First, it assumes that all counties will legalize commercial sales. Prop 19 doesn't make commercial pot sales legal, but simply allows the counties to decide for themselves. You'll be able to grow your own (tax free) in counties that don't allow it, but nothing will be commercially available there. A number of counties have already suggested that they won't be legalizing.

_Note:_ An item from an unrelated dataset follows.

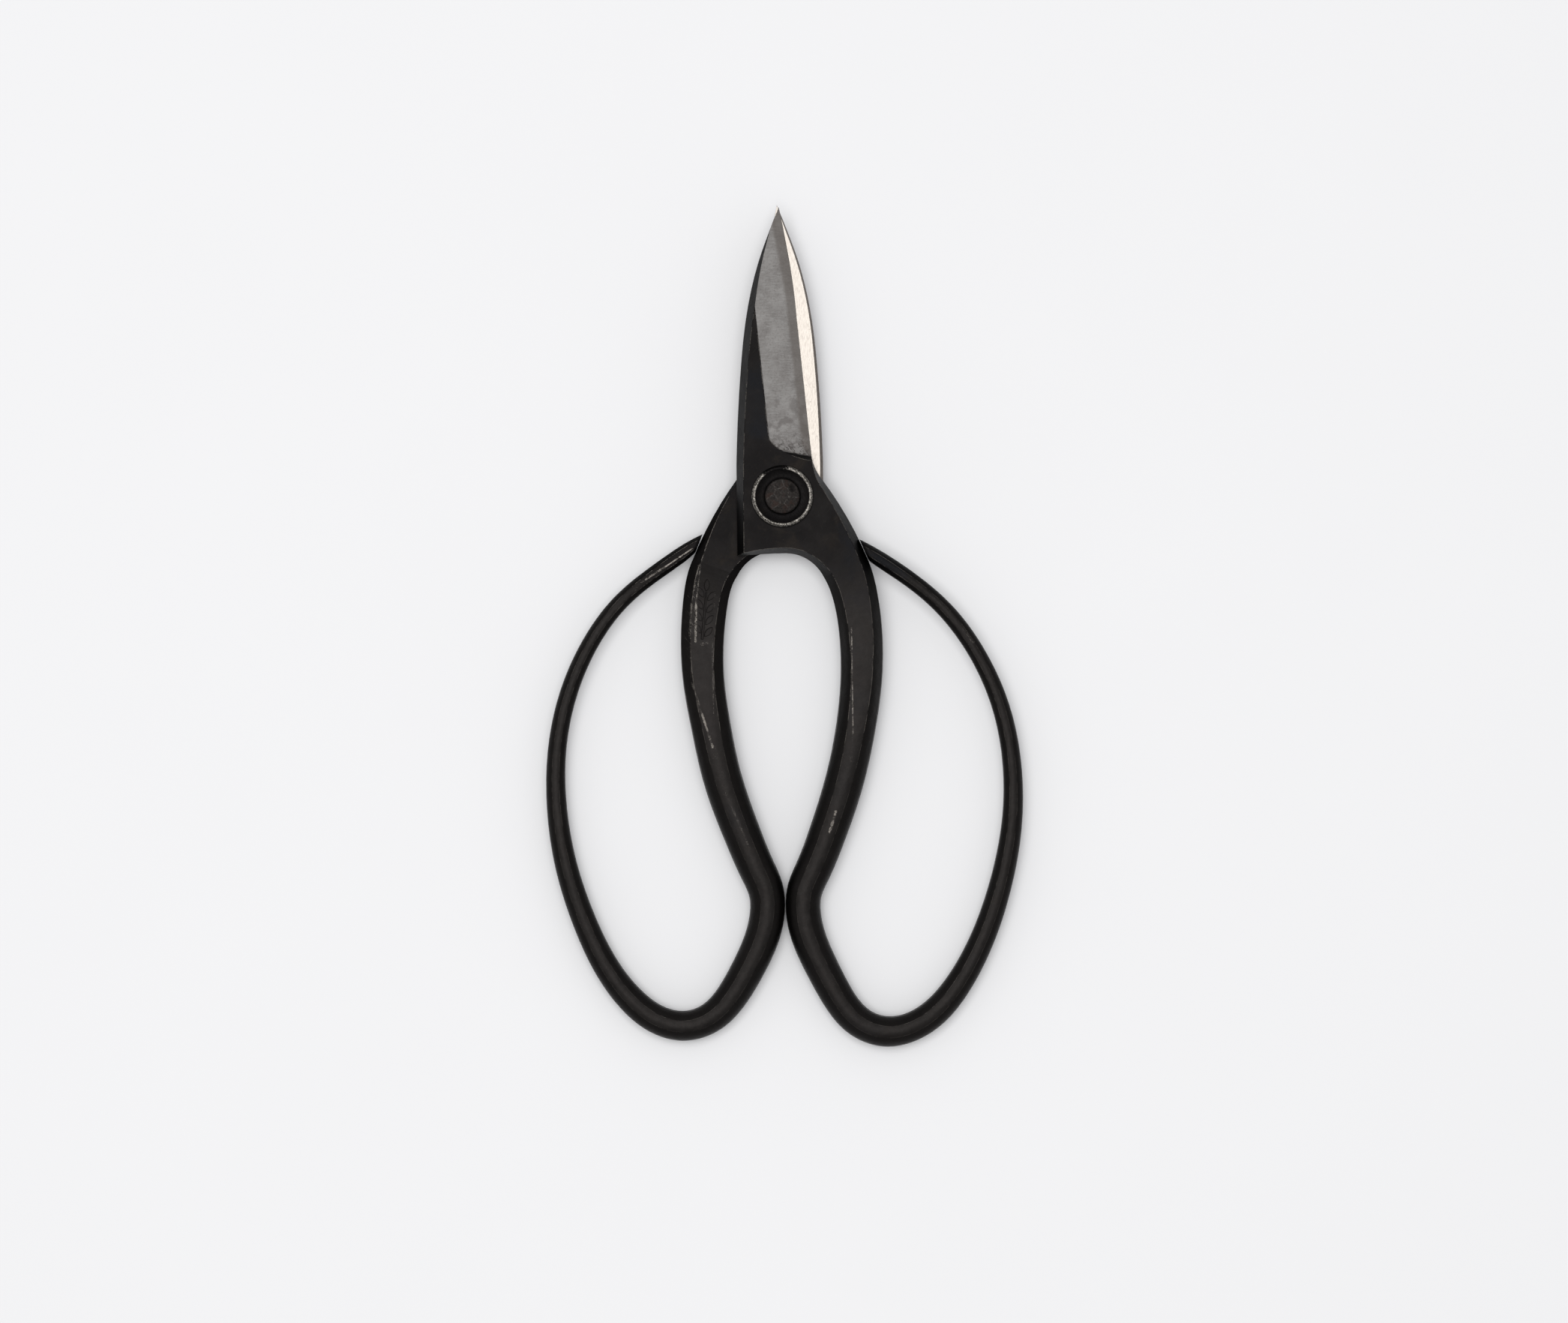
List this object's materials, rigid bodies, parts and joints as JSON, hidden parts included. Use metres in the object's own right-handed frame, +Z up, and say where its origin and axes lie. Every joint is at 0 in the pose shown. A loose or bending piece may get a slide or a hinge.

Second, the LAO assumes a $50 per ounce excise tax on pot, which was randomly pulled by a single proposal from one legislator and which most pundits are saying is unreasonably high. This is especially true in light of a RAND study released a few weeks ago predicting that pot prices will fall by 80% to 90% in California within two years of legalization. Current prices are largely driven by market forces (supply and demand), which will be upended once commercial scale marijuana farms begin operation in high production regions like the Central Valley. The commoditization of the crop will slash its value to as little as $35-$45 an ounce (currently, pot sells for $300 to $400 an ounce in California). If that happens (and MANY economists have chimed in since the release, saying the RAND numbers look about right), the LAO excise tax would amount to a 100+% tax on marijuana sales. That is untenable, and would simply lead to a gray market designed to avoid the tax.
RAND put the projected tax numbers at $800 million a year
if it's legalized in every county and
if a $50 per ounce excise tax is imposed, resulting in a $91 per ounce sale price, and IF those numbers lead to the projected 75% increase in the number of marijuana users in the U.S.